TEMPO COMUM. TRIGÉSIMA QUARTA SEMANA. SEXTA-FEIRA

– Leitura do Evangelho.
– Deus fala-nos na Sagrada Escritura.
– Para tirar fruto.

I. A PONTO DE TERMINAR o ano litúrgico, lemos no Evangelho da Missa esta expressão do Senhor: O céu e a terra passarão, mas as minhas palavras não passarão 1.

As palavras de Jesus são palavras eternas, pois deram-nos a conhecer a intimidade do Pai e o caminho que devíamos seguir para chegar até Ele. Permanecerão porque foram pronunciadas por Deus para cada homem, para cada mulher que vem a este mundo. Deus, tendo falado outrora muitas vezes e de muitos modos aos nossos pais pelos profetas, ultimamente, nestes dias, falou-nos por meio do seu Filho 2. “Estes dias” são também os nossos. Jesus Cristo continua a falar, e as suas palavras, por serem divinas, são sempre atuais.

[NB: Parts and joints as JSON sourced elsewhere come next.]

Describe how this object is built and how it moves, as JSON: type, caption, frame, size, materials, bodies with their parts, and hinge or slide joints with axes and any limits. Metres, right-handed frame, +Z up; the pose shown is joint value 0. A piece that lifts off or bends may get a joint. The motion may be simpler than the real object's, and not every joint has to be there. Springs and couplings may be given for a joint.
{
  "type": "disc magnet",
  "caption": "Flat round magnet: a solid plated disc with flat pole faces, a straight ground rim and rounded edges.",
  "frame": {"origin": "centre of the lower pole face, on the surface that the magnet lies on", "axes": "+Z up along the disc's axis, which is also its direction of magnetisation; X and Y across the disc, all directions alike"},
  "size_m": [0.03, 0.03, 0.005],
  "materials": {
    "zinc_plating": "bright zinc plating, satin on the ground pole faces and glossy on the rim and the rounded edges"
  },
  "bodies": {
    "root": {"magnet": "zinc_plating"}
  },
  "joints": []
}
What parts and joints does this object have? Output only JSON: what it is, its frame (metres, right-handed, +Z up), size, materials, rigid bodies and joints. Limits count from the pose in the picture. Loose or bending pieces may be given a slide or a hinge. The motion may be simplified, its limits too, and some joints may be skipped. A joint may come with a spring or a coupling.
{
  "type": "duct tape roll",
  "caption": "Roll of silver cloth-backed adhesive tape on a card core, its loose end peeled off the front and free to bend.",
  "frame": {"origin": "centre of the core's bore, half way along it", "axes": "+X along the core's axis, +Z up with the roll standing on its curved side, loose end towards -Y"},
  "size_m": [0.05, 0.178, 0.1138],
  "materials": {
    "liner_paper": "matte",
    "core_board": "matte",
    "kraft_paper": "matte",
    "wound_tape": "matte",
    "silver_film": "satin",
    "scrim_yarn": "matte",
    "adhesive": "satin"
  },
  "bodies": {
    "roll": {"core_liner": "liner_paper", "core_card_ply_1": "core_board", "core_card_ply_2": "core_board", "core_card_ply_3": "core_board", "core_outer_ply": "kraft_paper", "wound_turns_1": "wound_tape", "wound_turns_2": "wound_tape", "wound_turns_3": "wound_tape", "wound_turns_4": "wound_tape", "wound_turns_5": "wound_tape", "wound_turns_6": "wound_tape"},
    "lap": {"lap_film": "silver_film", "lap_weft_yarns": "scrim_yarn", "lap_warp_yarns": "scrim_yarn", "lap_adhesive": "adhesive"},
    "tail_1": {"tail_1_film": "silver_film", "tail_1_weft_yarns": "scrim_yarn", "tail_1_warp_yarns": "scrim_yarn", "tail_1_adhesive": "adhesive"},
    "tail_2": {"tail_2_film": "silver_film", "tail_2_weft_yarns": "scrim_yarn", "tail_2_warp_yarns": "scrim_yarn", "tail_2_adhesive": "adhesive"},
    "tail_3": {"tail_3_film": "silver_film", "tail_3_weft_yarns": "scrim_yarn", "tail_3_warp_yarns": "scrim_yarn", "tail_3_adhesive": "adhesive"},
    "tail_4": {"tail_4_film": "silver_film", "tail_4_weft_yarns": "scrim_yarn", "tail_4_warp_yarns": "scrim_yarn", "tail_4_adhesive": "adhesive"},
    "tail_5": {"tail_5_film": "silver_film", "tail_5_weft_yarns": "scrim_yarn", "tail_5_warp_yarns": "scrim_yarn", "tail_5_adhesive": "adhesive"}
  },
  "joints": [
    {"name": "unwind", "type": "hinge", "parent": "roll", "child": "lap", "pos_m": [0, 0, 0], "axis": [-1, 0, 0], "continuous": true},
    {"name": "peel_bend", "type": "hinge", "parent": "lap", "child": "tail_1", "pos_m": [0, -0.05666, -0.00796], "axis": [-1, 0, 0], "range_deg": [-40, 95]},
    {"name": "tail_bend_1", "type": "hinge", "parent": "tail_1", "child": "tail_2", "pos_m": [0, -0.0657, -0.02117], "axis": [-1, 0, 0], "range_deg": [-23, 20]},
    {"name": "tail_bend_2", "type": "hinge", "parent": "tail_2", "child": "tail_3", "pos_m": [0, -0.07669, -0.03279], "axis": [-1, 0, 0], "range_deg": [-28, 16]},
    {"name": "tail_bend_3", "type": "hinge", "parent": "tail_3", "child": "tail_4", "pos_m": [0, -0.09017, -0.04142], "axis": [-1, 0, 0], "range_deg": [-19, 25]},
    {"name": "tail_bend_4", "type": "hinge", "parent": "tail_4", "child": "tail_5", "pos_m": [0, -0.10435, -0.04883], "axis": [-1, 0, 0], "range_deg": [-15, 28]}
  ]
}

Toda a Escritura anterior a Cristo adquire o seu sentido exato à luz da figura e da pregação do Senhor. Santo Agostinho, com uma expressão vigorosa, escreve que “a Lei estava prenhe de Cristo” 3. E afirma em outro lugar: “Lede os livros proféticos sem ver Cristo neles: não há nada mais insípido, mais insosso. Mas descobri Cristo neles, e isso que ledes torna-se não só saboroso, mas embriagador” 4. É Cristo quem descobre o profundo sentido que se contém em toda a revelação anterior: Então abriu-lhes o entendimento para que compreendessem as Escrituras 5.

Os judeus que se negaram a aceitar o Evangelho ficaram na situação de quem possui um cofre com um grande tesouro, mas não tem a chave para abri-lo. Os seus espíritos – escreve São Paulo aos cristãos de Corinto – velaram-se, e ainda hoje o mesmo véu continua estendido sobre a leitura do Antigo Testamento, porque só em Cristo é que ele desaparece6, pois “a economia do Antigo Testamento estava ordenada principalmente para preparar a vinda de Cristo, redentor universal, e o seu reino messiânico […]. Deus, que é o inspirador e autor dos livros de ambos os Testamentos, dispôs as coisas sabiamente, de tal modo que o Novo estivesse latente no Antigo e o Antigo se tornasse claro no Novo” 7. É comovente neste sentido o diálogo entre o Apóstolo Filipe e o etíope, ministro de Candace, que lia o profeta Isaías. Compreendes o que lês?, perguntou-lhe Filipe. Como poderei compreender se não houver alguém que mo explique? Então, principiando por essa passagem da Escritura, anunciou-lhe Jesus 8. Jesus era a peça-chave para que compreendesse.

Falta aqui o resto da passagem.